Kevin Young: Not Your Traditional English Professor

As my conversation with Dr. Young developed, I could see his brilliance shine through. Usually, when one thinks about an English professor they think of a person who has had various forms of studies in that field. But this is not the case with Dr. Young as the multiple degrees that he has earned are not solely focused in the field of English.

Dr. Young brings a great amount of knowledge to ASU with a Bachelor’s degree in Philosophy, a Master’s Degree in English, and a Ph.D. in History. The studies of these degrees are very different from each other but when combining them together the results can be unique. For example, Dr. Young can research something in History, look at it from a philosophical view, and then use English to convey his thoughts. I found this to be very interesting because he can approach topics in many ways. As we were discussing this, Dr. Young shared with me a quote from Herman Hesse who noted,

“[an individual] represents the unique, the very special and always significant and remarkable point at which the world’s phenomena intersect, only once in this way and never again."

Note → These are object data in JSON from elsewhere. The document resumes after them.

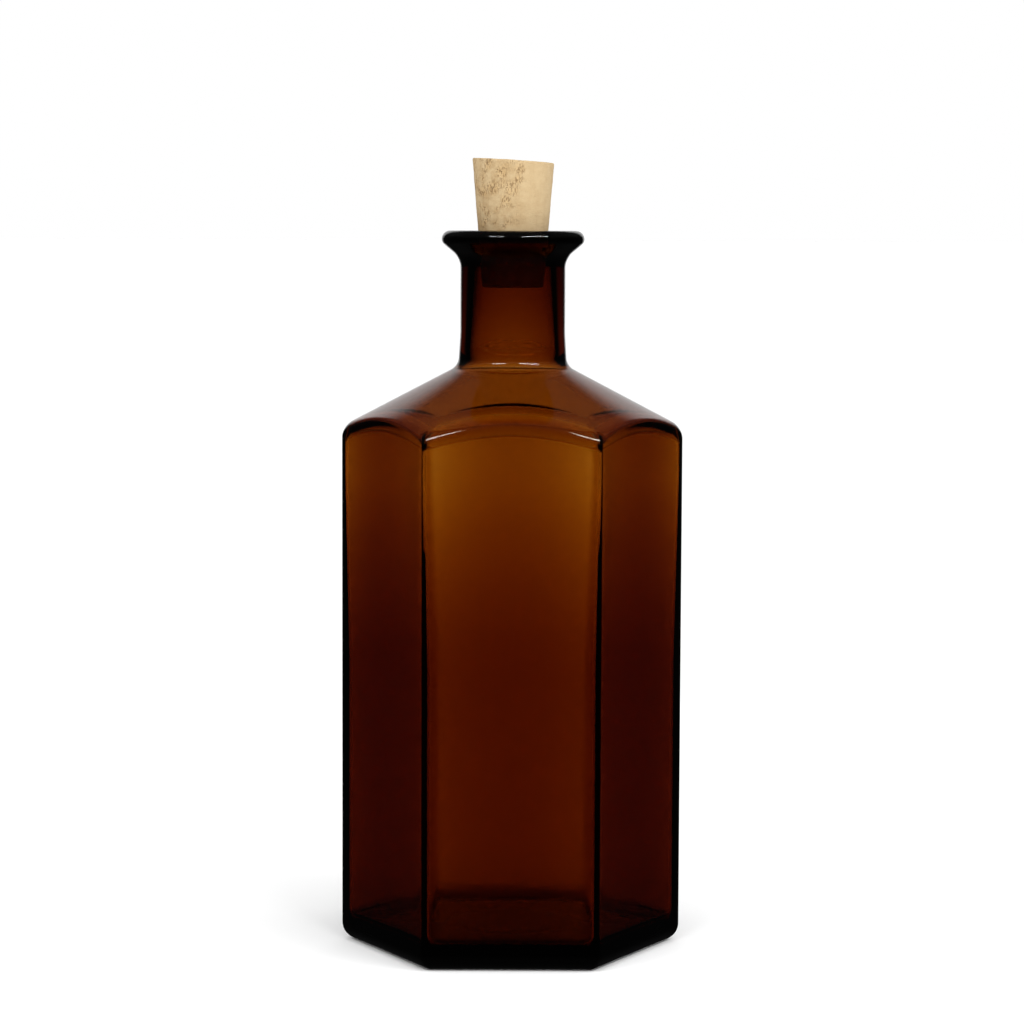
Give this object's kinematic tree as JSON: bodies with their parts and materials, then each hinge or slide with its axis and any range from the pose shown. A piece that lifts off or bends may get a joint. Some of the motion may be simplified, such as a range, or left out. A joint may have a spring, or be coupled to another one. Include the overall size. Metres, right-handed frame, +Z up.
{
  "type": "medicine bottle",
  "caption": "Six-sided amber glass medicine bottle with a conical shoulder, a round neck, a flared lip and a tapered natural cork that pulls out.",
  "frame": {"origin": "middle of the base, on the plane of the resting ring", "axes": "+Z up along the bottle's axis; -Y out of the middle of a flat panel, the front; the upright corners between two side panels point along +X and -X"},
  "size_m": [0.085, 0.0742, 0.1978],
  "materials": {
    "amber_glass": "clear deep amber-brown glass, polished and glossy inside and out, thick and almost black at the base",
    "natural_cork": "pale tan natural cork, matt, finely grained, with small brown pores"
  },
  "bodies": {
    "bottle": {"bottle": "amber_glass"},
    "cork": {"cork": "natural_cork"}
  },
  "joints": [
    {"name": "cork_pull", "type": "slide", "parent": "bottle", "child": "cork", "axis": [0, 0, 1], "range_m": [0, 0.045]}
  ]
}
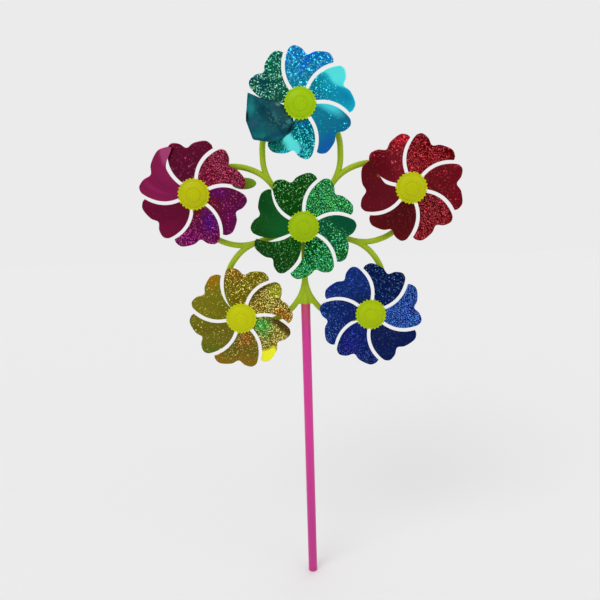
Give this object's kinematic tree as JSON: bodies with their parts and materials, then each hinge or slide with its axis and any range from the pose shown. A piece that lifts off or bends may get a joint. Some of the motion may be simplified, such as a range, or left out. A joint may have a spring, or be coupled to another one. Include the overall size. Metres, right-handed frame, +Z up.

In other words, one person's life story sheds a unique light on the world in which that person lived. This approach informs his research, as we can see in his dissertation, "The World of Broadus Miller: Homicide, Lynching, and Outlawry in Early Twentieth-Century North and South Carolina," which he is currently revising for book publication. His research concerns a murder case from the 1920s. In this case, he uses the background history and eventual fate of the accused killer as an underlying narrative thread to examine a number of interrelated topics in race relations and criminal justice during the early twentieth century.

Returning to Dr. Young’s own life, he graduated with his Master’s Degree from Boone, and after getting his Ph.D. at the University of Georgia, he had the Boonerang effect, which is when people who have lived in Boone return after being away for some time.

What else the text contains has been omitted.